→ **PROBLEM DETAILS**: Extract, without alteration, each line from the start of the listing to the line bearing "(1.05, -0.9, 0.5))".

** Begin RECORDS TO PROCESS **

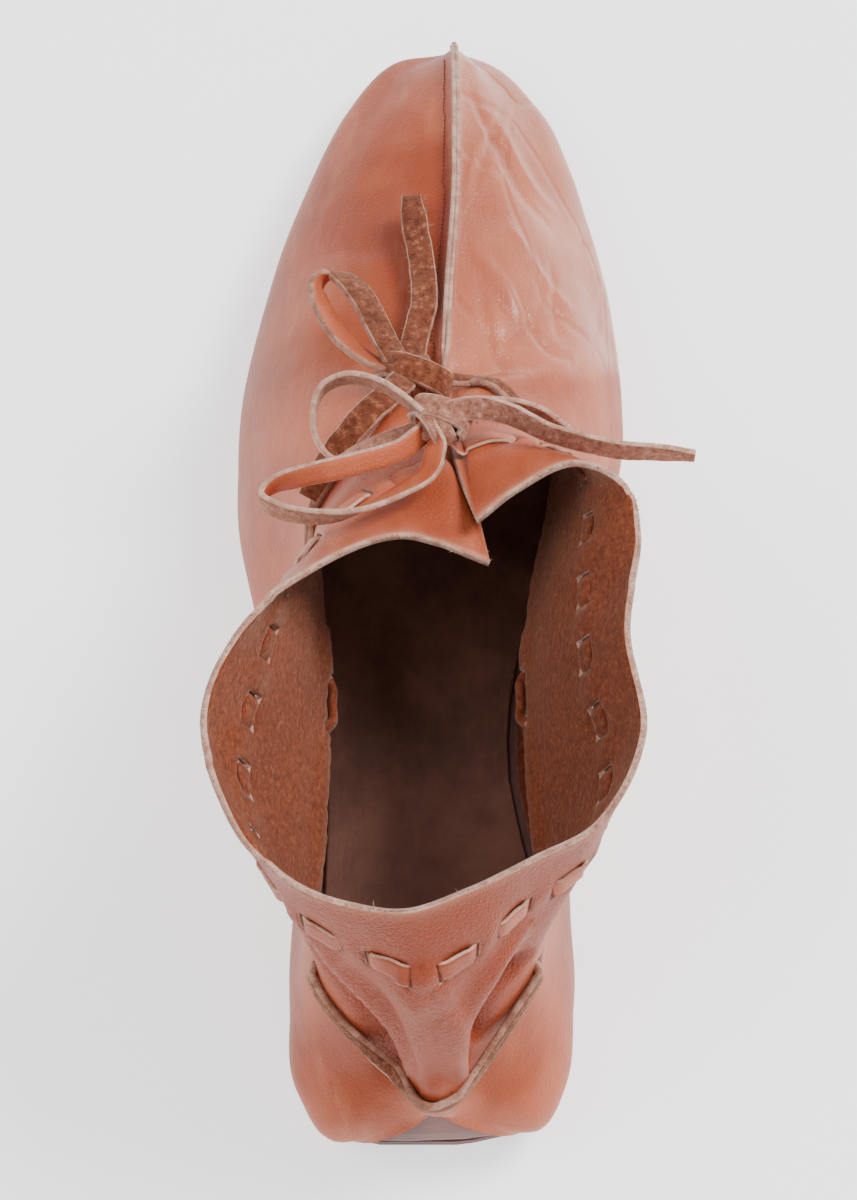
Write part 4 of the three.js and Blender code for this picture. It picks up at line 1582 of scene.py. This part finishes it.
@dataclass
class SeamStitches:
    """The row of stitches beside the vamp's seam, on the outer side."""

    upper: Upper
    reach: tuple[float, float] = (0.6, 4.9)
    pitch: float = 1.45 * MM
    length: float = 1.0 * MM
    radius: float = 0.2 * MM
    aside: float = 1.7 * MM
    arc: tuple = ((-0.05, -0.9, 0.5), (0.12, 0.1, 0.9), (0.5, 0.55, 1.0), (0.88, 0.1, 0.9), (1.05, -0.9, 0.5))

    def build(self, thread: bpy.types.Material) -> bpy.types.Object:
        """Makes the row as one mesh.

        Args:
            thread: the thread's finish.

        Returns:
            The piece.
        """
        us = np.linspace(*self.reach, 500)
        row = []
        for u in us:
            i = int(np.clip(np.searchsorted(self.upper.us, u), 0, len(self.upper.us) - 1))
            column = self.upper.places[i]
            gap = abs(column[:, 0] - column[-1, 0])
            j = max(1, int(np.max(np.flatnonzero(gap > self.aside), initial=0)))
            row.append((column[j], self.upper.outs[i, j]))
        places = np.array([r[0] for r in row])
        outs = np.array([r[1] for r in row])
        lengths = np.concatenate([[0], np.cumsum(np.linalg.norm(np.diff(places, axis=0), axis=1))])
        bm = bmesh.new()
        for d in np.arange(2 * MM, lengths[-1] - 2 * MM, self.pitch):
            start, end = (
                np.array([np.interp(x, lengths, places[:, k]) for k in range(3)])
                for x in (d, d + self.length)
            )
            out = np.array([np.interp(d, lengths, outs[:, k]) for k in range(3)])
            self.stitch(bm, start, end, out / np.linalg.norm(out))
        return make_piece(bm, "vamp_stitches", [thread])

    def stitch(self, bm: bmesh.types.BMesh, start: Array, end: Array, out: Array) -> None:
        """Adds one stitch that dips into the leather at both ends.

        Args:
            bm: the row's mesh.
            start: where it enters.
            end: where it leaves.
            out: the outward direction.
        """
        along = (end - start) / np.linalg.norm(end - start)
        side = np.cross(out, along)
        rings = []
        for t, lift, grow in self.arc:
            centre = start + (end - start) * t + out * lift * self.radius
            angles = np.linspace(0, 2 * math.pi, 7)[:-1]
            ring = [centre + (side * math.cos(a) + out * math.sin(a)) * self.radius * grow for a in angles]
            rings.append(ring)
        lay_tube(bm, np.array(rings), [0] * 6)


@dataclass
class Fibres:
    """Loose fibres along cut edges, as one mesh of fine blades."""

    name: str
    seed: int
    lengths: tuple[float, float] = (0.5 * MM, 1.3 * MM)
    radius: float = 0.085 * MM

    def __post_init__(self) -> None:
        """Starts the mesh and its own run of chances."""
        self.bm = bmesh.new()
        self.chance = random.Random(self.seed)

    def grow(self, roots: Array, outs: Array, count: int) -> None:
        """Grows fibres from places along an edge.

        Args:
            roots: places on the edge.
            outs: outward directions there.
            count: how many fibres.
        """
        for _ in range(count):
            i = self.chance.randrange(len(roots) - 1)
            t = self.chance.random()
            root = mix(roots[i], roots[i + 1], t)
            wild = np.array([self.chance.uniform(-1, 1) for _ in range(3)])
            way = outs[i] / np.linalg.norm(outs[i]) + wild * 0.8
            way /= np.linalg.norm(way)
            long = self.chance.uniform(*self.lengths) * (0.5 + self.chance.random() ** 3)
            bend = np.array([self.chance.uniform(-1, 1) for _ in range(3)]) * long * 0.35
            side = np.cross(way, np.array([0.3, 0.5, 0.8]))
            side /= np.linalg.norm(side)
            other = np.cross(way, side)
            rings = []
            for share, grow in ((-0.15, 1.0), (0.5, 0.8), (1.0, 0.35)):
                centre = root + way * long * share + bend * share**2
                ring = [
                    centre + (side * math.cos(a) + other * math.sin(a)) * self.radius * grow
                    for a in (0, 2.094, 4.189)
                ]
                rings.append(ring)
            lay_tube(self.bm, np.array(rings), [0] * 3)

    def build(self, finish: bpy.types.Material, slot: str) -> bpy.types.Object:
        """Makes the piece."""
        return make_piece(self.bm, self.name, [finish])


def bar_marks(
    route: Route, bar: tuple[float, float], ends: tuple[float, float], runs: tuple[float, float]
) -> list[float]:
    """The lengths of a thong's slits, counted both ways from one outside bar at the back.

    Args:
        route: the thong's way.
        bar: the sections at which that bar starts and ends.
        ends: the sections of the first and the last slit.
        runs: the lengths of an outside and of an inside run.

    Returns:
        The lengths, in order.
    """
    outside, inside = runs
    pitch = outside + inside
    marks = []
    for way, start, end in ((-1, bar[0], ends[0]), (1, bar[1], ends[1])):
        span = abs(route.length_at(end) - route.length_at(start))
        count = round((span - inside) / pitch)
        share = span / (inside + count * pitch)
        for k in range(count + 1):
            for run in (k * pitch, k * pitch + inside):
                marks.append(route.length_at(start) + way * share * run)
    return sorted(marks)


# The studio


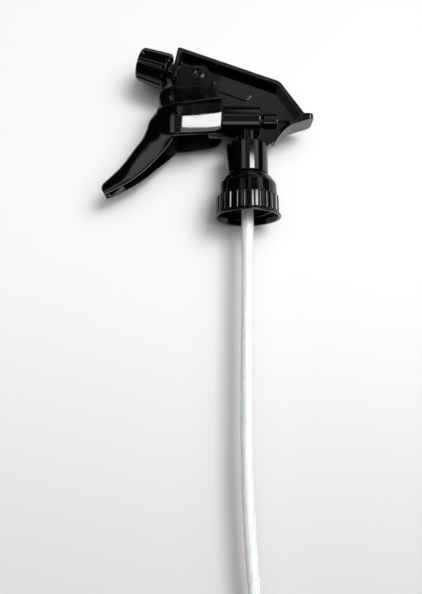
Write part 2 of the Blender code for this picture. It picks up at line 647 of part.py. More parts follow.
def make_nozzle(black, white, rubber, steel):
    """Outlet ball and spring, swirl plug, seal ring and the fluted cap, on the nozzle's axis."""
    ball_at = CHAMBER_FROM + math.sqrt(OUTLET_BALL_R ** 2 - OUTLET_BORE_R ** 2) + 0.15 * MM
    piece("outlet_ball", ball(OUTLET_BALL_R), steel, along_nozzle(ball_at))
    spring_from, plug_from = ball_at + OUTLET_BALL_R + 0.15 * MM, 10.2 * MM
    spring = coil(1.75 * MM, 0.22 * MM, 0, plug_from - 0.2 * MM - spring_from, 4, 10, 4)
    piece("outlet_spring", spring, steel, along_nozzle(spring_from))
    plug = [
        (0, plug_from), (1.3 * MM, plug_from), (1.3 * MM, 11.6 * MM), (CHAMBER_R - 0.15 * MM, 11.8 * MM),
        (CHAMBER_R - 0.15 * MM, SPUD_LENGTH + 0.3 * MM), (3.6 * MM, SPUD_LENGTH + 0.3 * MM),
        (3.6 * MM, SPUD_LENGTH + 1.2 * MM), (0, SPUD_LENGTH + 1.2 * MM),
    ]
    profile = [(r, h - plug_from) for r, h in plug]
    swirl = piece("swirl_plug", turned(profile, 16), white, along_nozzle(plug_from))
    groove = box_outline(0.9 * MM, 3 * MM, 0, SPUD_LENGTH)
    slots = []
    for k in range(2):
        cutter = piece("groove", prism(groove, -0.5 * MM, 0.5 * MM))
        cutter.matrix_world = along_nozzle(plug_from - 1 * MM) @ Matrix.Rotation(math.pi * k, 4, "Z")
        slots.append(cutter)
    combine(swirl, slots, "DIFFERENCE")
    ring_at, ring_r, thick = 13.6 * MM, SPUD_TIP_R + 0.75 * MM, 0.6 * MM
    ring = [(ring_r + thick * math.cos(a), thick * math.sin(a)) for a in (math.pi * k / 3 for k in range(6))]
    piece("nozzle_seal", turned(ring, SMALL_ROUND), rubber, along_nozzle(ring_at))
    length, sleeve_r = CAP_FRONT - CAP_REAR, 6.9 * MM
    front_wall = length - 2.6 * MM
    cap = [
        (CAP_REAR_R - 1.4 * MM, 0), (CAP_REAR_R, 0), (CAP_REAR_R - 0.1 * MM, 1.3 * MM),
        (CAP_FRONT_R + 0.1 * MM, length - 1.3 * MM), (CAP_FRONT_R - 0.5 * MM, length), (3.2 * MM, length),
        (2.6 * MM, length - 0.9 * MM), (0.5 * MM, length - 0.9 * MM), (0.5 * MM, front_wall),
        (6.1 * MM, front_wall), (6.1 * MM, 8.0 * MM), (SPUD_R + 0.25 * MM, 7.6 * MM),
        (SPUD_R + 0.25 * MM, 1.2 * MM), (sleeve_r, 1.2 * MM),
        (sleeve_r, length - 3.6 * MM), (CAP_FRONT_R - 1.2 * MM, length - 3.6 * MM),
    ]
    piece("nozzle_cap", turned(cap, 4 * CAP_FLUTES, flute_swell), black, along_nozzle(CAP_REAR))


def main():
    clear_scene()
    black = surface("black_gloss", (0.012, 0.012, 0.013), 0.12)
    white = surface("natural_plastic", (0.82, 0.82, 0.79), 0.38)
    rubber = surface("seal_rubber", (0.05, 0.05, 0.05), 0.6)
    grey = surface("gasket_foam", (0.75, 0.75, 0.72), 0.7)
    steel = surface("spring_steel", (0.62, 0.62, 0.6), 0.25, 1.0)
    milky = surface("milky_tube", (0.9, 0.91, 0.9), 0.3)
    make_body(black)
    make_trigger(black)
    make_pump(black, white, rubber, steel)
    make_neck(black, white, grey, steel, milky)
    make_nozzle(black, white, rubber, steel)


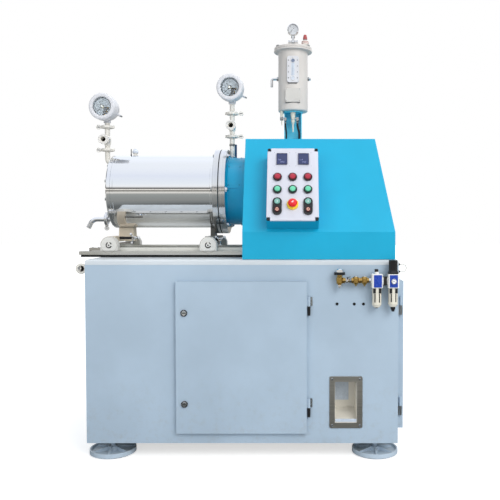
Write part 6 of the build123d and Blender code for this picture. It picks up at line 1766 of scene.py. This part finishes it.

** End RECORDS TO PROCESS **

→ **SOLUTION BELOW**:
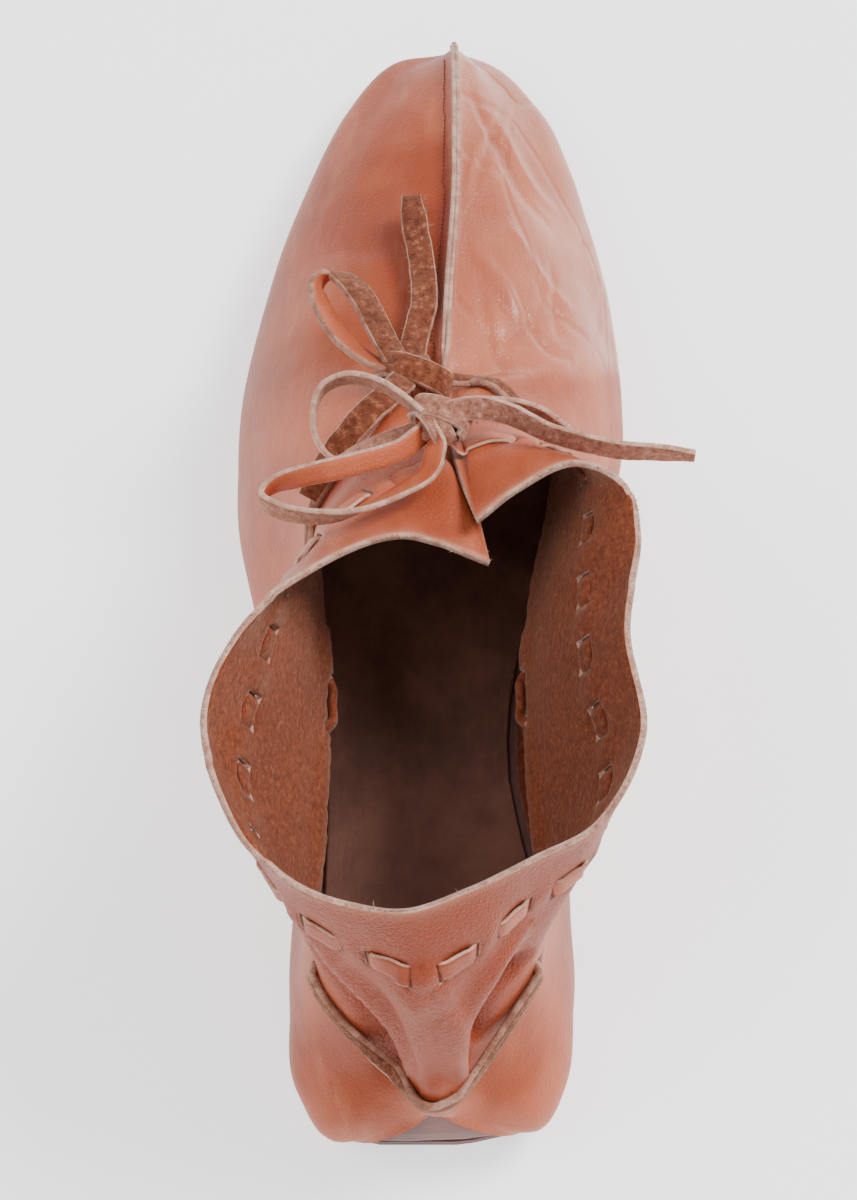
Write part 4 of the three.js and Blender code for this picture. It picks up at line 1582 of scene.py. This part finishes it.
@dataclass
class SeamStitches:
    """The row of stitches beside the vamp's seam, on the outer side."""

    upper: Upper
    reach: tuple[float, float] = (0.6, 4.9)
    pitch: float = 1.45 * MM
    length: float = 1.0 * MM
    radius: float = 0.2 * MM
    aside: float = 1.7 * MM
    arc: tuple = ((-0.05, -0.9, 0.5), (0.12, 0.1, 0.9), (0.5, 0.55, 1.0), (0.88, 0.1, 0.9), (1.05, -0.9, 0.5))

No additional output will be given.